From the outside, our little rain storms really don't look like much, but I'm afraid that I'm a lot like the defective parking lot in front of our complex, in that you can see where I am the weakest while the rain is falling. I flood very easily. Just a few inches of rain could very easily render me completely useless.

I'm so blessed to have a loving Father in Heaven who knows only too well that all I really need to be able to endure it all, is to see a little slice of blue sky through all of the clouds. Very frequently during my storms, He'll grant me the tender mercy that I need in order to continue pursuing that beautiful, clear day that He has promised will come.

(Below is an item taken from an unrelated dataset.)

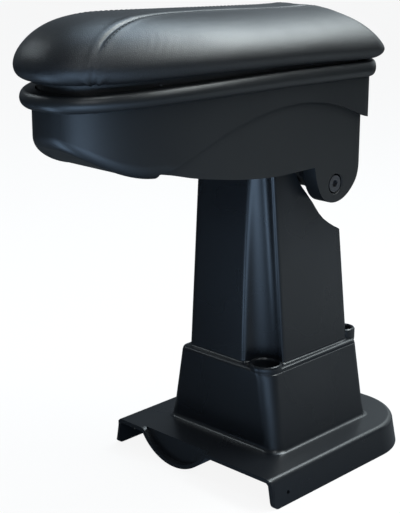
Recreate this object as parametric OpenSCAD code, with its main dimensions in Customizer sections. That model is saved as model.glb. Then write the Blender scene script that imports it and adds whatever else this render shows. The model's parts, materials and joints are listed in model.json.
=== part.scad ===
// Car centre armrest: a padded lid on a storage tub, on a tilting hood and a moulded pedestal.
// X points to the arm's free end, Y to the car's left, Z up. The foot's flanges stand on Z = 0.

/* [Foot] */
// Distance from the column's middle to the foot plate's front edge
foot_front = 81.5; // [76:0.5:95]
// Distance from the column's middle to the foot plate's rear edge
foot_rear = 85; // [80:0.5:100]
// Width of the foot plate across its bends
foot_w = 150; // [136:1:180]
// Height of the foot plate's top above the flanges' lower edges
foot_h = 21; // [19:0.5:30]
// How far each flange leans out at its lower edge
flange_flare = 3.8; // [1:0.1:6]
// Radius of the foot plate's rear corners
foot_corner_r = 44; // [30:1:55]
// Wall of the pedestal moulding
wall = 3; // [2.5:0.1:4]
// Radius of the round trough in the front edge
trough_r = 38; // [34:0.5:42]
// Sideways place of the trough's axis
trough_y = -17.5; // [-22:0.5:-12]
// Length of the trough's body under the plate
trough_l = 42; // [30:1:48]
// Depth of the trough's mouth in front of its end wall
trough_lip = 4; // [3:0.5:8]

/* [Plinth] */
// Length of the plinth along X at its foot
plinth_l = 101; // [98:0.5:108]
// Width of the plinth at its foot
plinth_w = 104; // [100:0.5:112]
// Width of the plinth at its top
plinth_top_w = 84.6; // [83:0.2:92]
// Height of the plinth's top
plinth_h = 79; // [70:0.5:90]
// Distance from the column's middle to the plinth's front face
plinth_front = 49.5; // [48:0.5:53]
// Radius of the plinth's upright corners
plinth_r = 6; // [4:0.5:9]
// Bore of the two console screw holes
console_hole_d = 5.5; // [4.5:0.1:6.5]
// Outer radius of the front screw well's raised rim
well_r = 11.8; // [10.5:0.1:12.5]
// Outer radius of the rear screw well's raised rim
rear_well_r = 8.5; // [7.5:0.5:9.5]
// Height of a well's rim above the plinth's top
well_rise = 2.4; // [1:0.2:4]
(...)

Through our small trials- and through the big ones- the Lord has blessed me endlessly with slices of blue sky: a husband who's faith and logic quell all doubts that have ever been presented to us; a faithful mother who's prayers have kept a family spiritually fed; a hard-working husband and father who's thrift and industry has kept his family physically fed; prayers offered by friends on our behalf which have granted us peace, strength, and countless job opportunities; and a beautiful, sunny day after our three days of gloom in which my 18-month-old son gleefully jumped in left-over puddles while I happily noticed the picturesque mountains and remembered how beautiful this valley really is.

Thursday, February 14, 2013

On: How I almost got arrested on Valentine's Day.

Once upon a time, I was running errands. Luke was bored. So I bought him a valentine's day dollar store balloon (I know, I pull out all the stops for that kid). I loaded him into the car, fixed his broken balloon (it was a dollar) and away we went. Five minutes later, Luke is happily banging his balloon around in the back seat while I speed down Coffee. All is well.

 Shortly after stopping at a red light, I hear a curious scurry of movement, turn around and there is Luke, STANDING next to his car seat, jumping up and down, laughing hysterically.

After a full minute of open-mouthed gaping and listening to my brain go, "whaaaa...?" I realize, I'd gotten so disctracted by fixing his dang balloon, that my baby brain forgot to remind me to buckle that stinker in. Then the light turned green. There was nowhere to pull over.

"SIT YOUR BUM DOWN!" I...very calmly scream at him.

He obeys. Thank all that is good.

I laugh nervously about his prior jubilation at having freed himself from his car seat prison.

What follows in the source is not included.